Die Geschichte der Gurtpflicht
Tür auf, einsteigen, anschnallen – und dann los! Der Griff zum Sicherheitsgurt im Auto ist für uns selbstverständlich. Klar, oder? Schließlich schützt das Rückhaltesystem mit Klick bei Unfällen vor schweren Verletzungen und rettet sogar Leben. Heute schnallen sich deshalb 99 Prozent der Erwachsenen in Deutschland im Auto laut ADAC ganz automatisch an. Das war nicht immer so, und deshalb griff der Staat ein und zum Gesetz, um das Präventionsmittel durchzusetzen – ein kurzer Blick in die Geschichte der Gurtpflicht.

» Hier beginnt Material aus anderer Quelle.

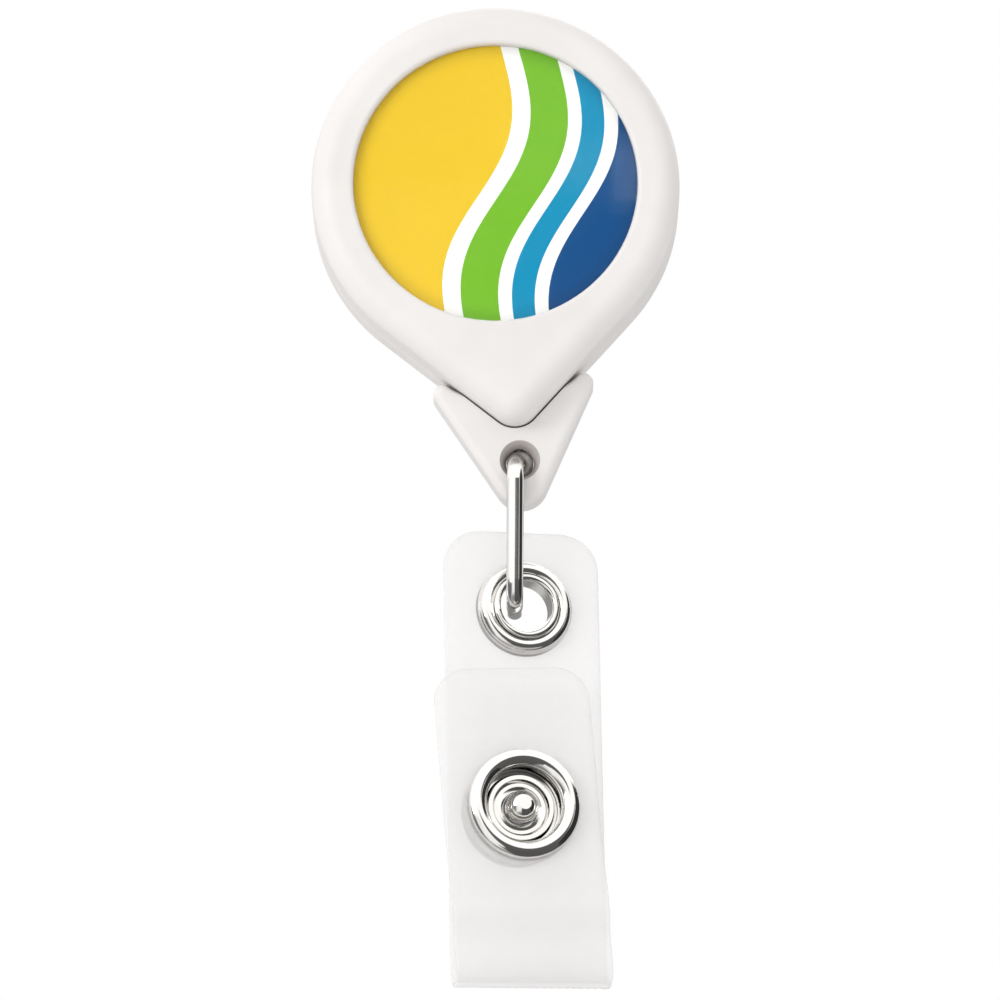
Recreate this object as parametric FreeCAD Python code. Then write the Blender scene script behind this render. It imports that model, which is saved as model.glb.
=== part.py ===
import FreeCAD
import Part
import math
import os

# Retractable badge reel: a teardrop case with a sprung cord spool, a yoke and wire link
# below it, a folded snap strap, and a bulldog clip behind. Millimetres.
# +Z up along the case's long axis, +X to the right seen from the front, front towards -Y.
# Origin: on the spindle axis, at the case's flat rear face. A depth is counted forwards
# from that face, so a depth d lies at y = -d. The clip lies behind it, at y above 0.

# ---- sizes shared between sections --------------------------------------------------
CASE_R = 16.0            # round part of the teardrop
TIP_R = 2.2              # rounded tip
TIP_DROP = 18.9          # spindle to the tip's centre
FLANK_ANGLE = math.asin((CASE_R - TIP_R) / TIP_DROP)
CASE_DEPTH = 9.2         # rear face to bezel
PARTING = 3.8            # depth of the parting plane, also the plane the cord runs in
SEAT = 7.6               # depth of the face the printed disc sits on
POST_END = 6.9           # depth of the spindle post's front end
SLOT_W = 0.5             # slots that hold the power spring's ends
CORD_R = 0.375
CORD_CORNER_Z = -17.7    # where the run from the spool meets the vertical run
KNOT_Z, KNOT_R = -22.65, 0.6
GUIDE_R, GUIDE_BORE_R, GUIDE_FLANGE_R = 1.0, 0.55, 1.6
GUIDE_TOP_Z, GUIDE_NECK_Z, GUIDE_LOW_Z = -17.85, -18.55, -20.6
RIVET_R = 1.2            # swivel rivet's shank
OVERSHOOT = 1.0          # how far a cutter runs past the face it opens
SHORT_OVERSHOOT = 0.5

Vec = FreeCAD.Vector
X_AXIS, Y_AXIS, Z_AXIS = Vec(1, 0, 0), Vec(0, 1, 0), Vec(0, 0, 1)


# ---- helpers ------------------------------------------------------------------------
def face_of(items, place):
    """A face from a closed outline: items are points or (middle, end) pairs for arcs."""
    edges, here = [], items[0]
    for item in items[1:] + [items[0]]:
        if isinstance(item[0], tuple):
            middle, end = item
            edges.append(Part.Arc(place(*here), place(*middle), place(*end)).toShape())
            here = end
        else:
            if math.dist(here, item) > 1e-7:
                edges.append(Part.makeLine(place(*here), place(*item)))
            here = item
    return Part.Face(Part.Wire(Part.__sortEdges__(edges)))


def slab(items, start, end):
    """An outline in x and z, from one depth to another."""
    return face_of(items, lambda x, z: Vec(x, -start, z)).extrude(Vec(0, start - end, 0))


def outward(solid):
    return solid if solid.Volume > 0 else solid.reversed()


def lathe(items, z=0.0):
    """A profile of (radius, y) turned about the axis along Y through x = 0 and z."""
    face = face_of(items, lambda radius, y: Vec(radius, y, z))
    return outward(face.revolve(Vec(0, 0, z), Y_AXIS, 360))


def disc(radius, start, end, x=0.0, z=0.0):
    """A cylinder along Y from one depth to another."""
    return Part.makeCylinder(radius, end - start, Vec(x, -start, z), Vec(0, -1, 0))


def rod_z(radius, low_z, high_z):
    """An upright cylinder in the cord's plane."""
    return Part.makeCylinder(radius, high_z - low_z, Vec(0, -PARTING, low_z), Z_AXIS)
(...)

Seit wann gibt es die Gurtpflicht in Deutschland?
Die Anschnallpflicht wurde in Deutschland am 1. Januar 1976 eingeführt. Zuerst galt sie nur für die Vordersitze, 1979 wurde sie dann auch auf die Rückbank ausgeweitet. Da der Staat auf freiwilliges Einsehen setzte, mussten Gurtmuffel damals keine Sanktionen befürchten. Doch die reine Gurtpflicht brachte die Anschnallquote nur auf 58 Prozent. Erst als zum 1. August 1984 ein Verwarngeld von 40 Mark bei Missachtung der Anschnallpflicht eingeführt worden war, änderte sich das Verhalten der meisten Menschen: Im September 1984 waren 92 Prozent der Autofahrer angeschnallt.
Warum wurde die Anschnallpflicht eingeführt?
Um die Verkehrssicherheit zu erhöhen und Leben zu retten, denn damals starben sehr viele Menschen im Straßenverkehr. 1971 hatte die Zahl der Verkehrstoten mit 21.332 einen neuen Höchststand erreicht. Daher wurde 1972 die Höchstgeschwindigkeit auf Landstraßen auf 100 Stundenkilometer begrenzt, 1973 eine neue Promillegrenze von 0,8 eingeführt und für 1974 eine Gurt-Einbaupflicht in Neuwagen festgelegt. Zuvor waren bereits in rund 36 Prozent aller Autos Gurte installiert, jedoch schnallten sich laut einer Umfrage von 1972 nur 6 Prozent der Autofahrer an. Mit Werbekampagnen versuchte die Politik dann die Gurtanlegerquote zu erhöhen. Als das nicht klappte, kam es zur Gurtpflicht.
Gegner der Gurtpflicht
Das Anschnallen und auch die Gurtpflicht waren umstritten. Dabei war den Deutschen die Wirkung des Gurts klar: 90 Prozent hielten ihn 1974 „für ein notwendiges, da sinnvolles aktives Rückhaltesystem“, 81 Prozent waren für den Gurteinbau in Autos. Und trotzdem schlugen die Wogen hoch, als die Gurtpflicht eingeführt werden sollte: Man fürchtete, bei einem Unfall erwürgt zu werden, angeschnallt zu verbrennen, dass Helfer das Gurtschloss nicht mehr lösen oder Herzschrittmacher außer Dienst gesetzt werden könnten. Und manch einem war das Anschnallen einfach nur peinlich. „Soll und darf der liberale Staat die Auto-Bürger zum Überleben zwingen?“, brachte ein Nachrichtenmagazin die Diskussion auf den Punkt. Es war die Grundfrage, die große Präventionsmaßnahmen immer begleitet: Darf, muss man die Bürger vor sich selbst schützen? Wie viel Selbstschutz kann ein Staat verordnen?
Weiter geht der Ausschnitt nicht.